India is home to 2.1 million children who do not live to see their fifth birthday, almost 20% of the “global burden”, reported Unicef in its recent State of the World’s Children–2008. It is well known that malnutrition is the cause of more than 50% of under-five deaths. It is also well known that there is a “window of opportunity”, from pregnancy to two years of age, to address this situation.
The saddest thing in this state of affairs is that India has had a programme working in the villages and towns for the last three decades to address this window of opportunity as a solution for the vicious cycle of poverty, malnutrition of mothers and the resultant death of children under five—the Integrated Child Development Scheme (ICDS).
Why then are our malnutrition and under-five mortality numbers so dismal?
While some international monetary organizations and political leaders blame the approach of the scheme and call for recasting it, ICDS activists fault the consistent lack of political will to expand and universalize the scheme, enhance the quality of services it delivers and invest more through budgetary allocations. Over the past few years, activists of the Right to Food campaign have been calling for “universalization of ICDS with quality”.
This would mean setting up more than 1.4 million Anganwadi centres, the hub around which ICDS revolves, enhanced provision for supplementary nutrition of Rs3 per child per day and implementation of a “two worker” model, with proper remuneration and training. These are the “critical few” that need to be addressed to ensure that 80 million children under six have access to the services of ICDS. This was supported by the “historic” Supreme Court order on 13 December 2006, which required the Union government to set up 1.4 million Anganwadis centres by December 2008.
In a report submitted to the Planning Commission in June 2007, the campaign laid out a clear plan to address these issues during the 11th Plan, supported by “massive” investment of close to Rs33,000 crore in the first year and a commitment to invest close to Rs30,000 crore every year during the course of the 11th Plan.
While the investment does look massive, it is just one-half of 1% of GDP (gross domestic product), as it would be in five years even at an 8% rate of growth. Also, comparing this with the 2-3% loss to GDP that the persistent presence of malnourished children extracts it is indeed a small price to pay for a nation with healthy children.
While the current UPA government, in its National Common Minimum Programme (NCMP), had committed to “universalization of ICDS with quality”, the true test of the political will comes up every year when the finance minister presents the budget. Only disappointment has been consistent on this count.

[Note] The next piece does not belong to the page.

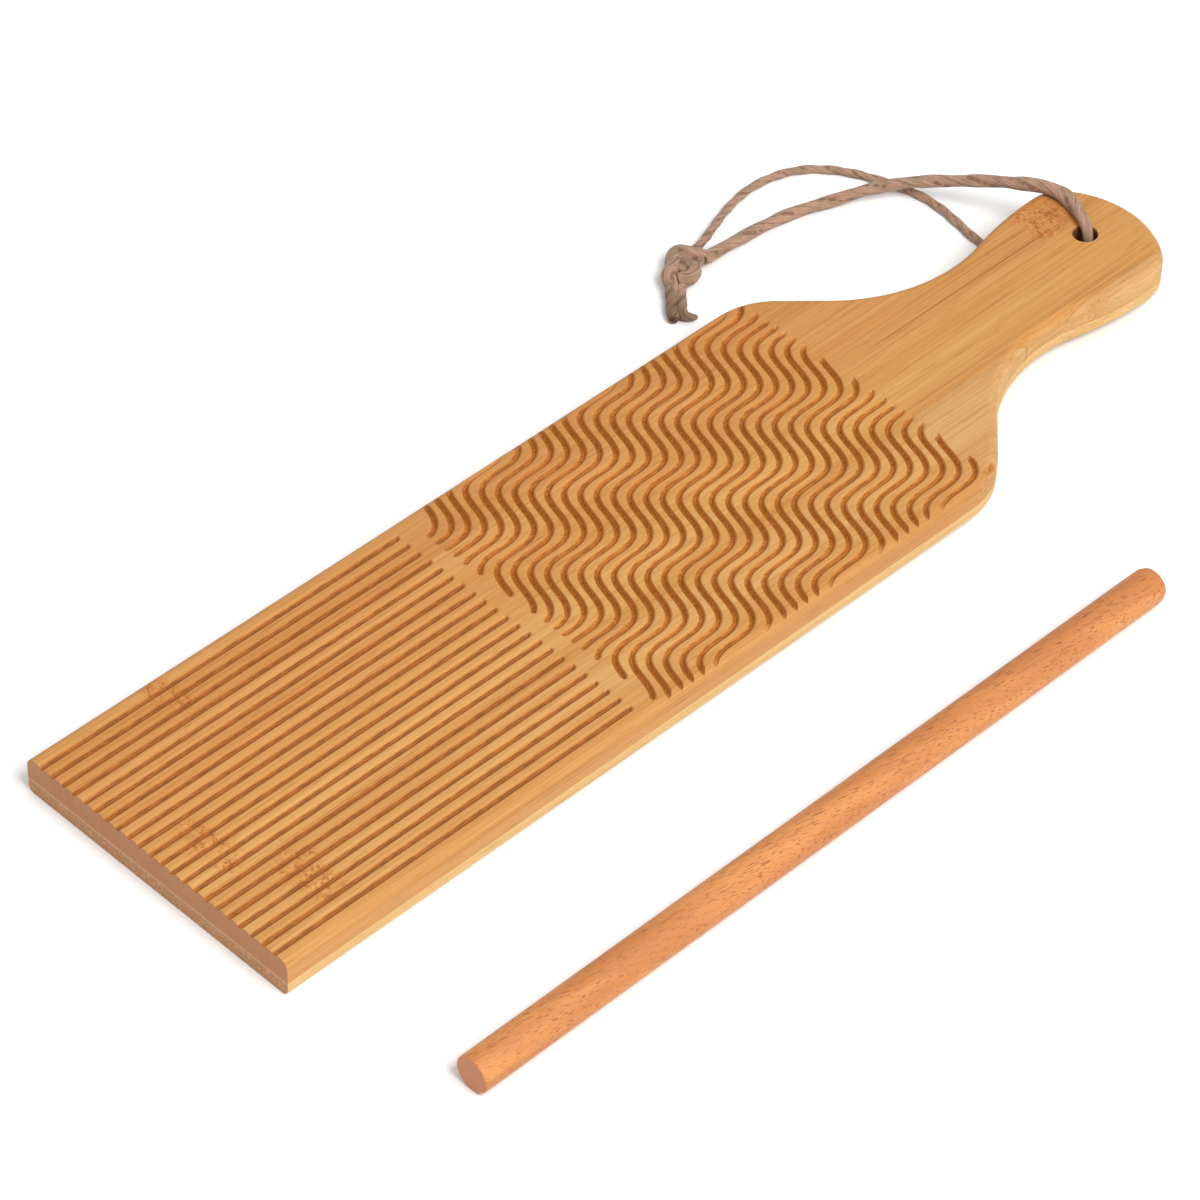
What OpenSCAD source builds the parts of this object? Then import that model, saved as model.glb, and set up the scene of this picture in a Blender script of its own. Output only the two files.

The apex court’s mandate to have 1.4 million Anganwadis set up by December 2008 and the fact that this could be one of the last few budgets that the current UPA government could be presenting means that this is another “window of opportunity” to make good the commitment made in NCMP. Here is the chance for our current political leaders to save themselves from the infamy of being known as the ones who let the children rot while India boomed. Here is the chance to do the “right thing”.
Will the finance minister remember the children when he stands up to deliver the Budget speech in Parliament on 29 February?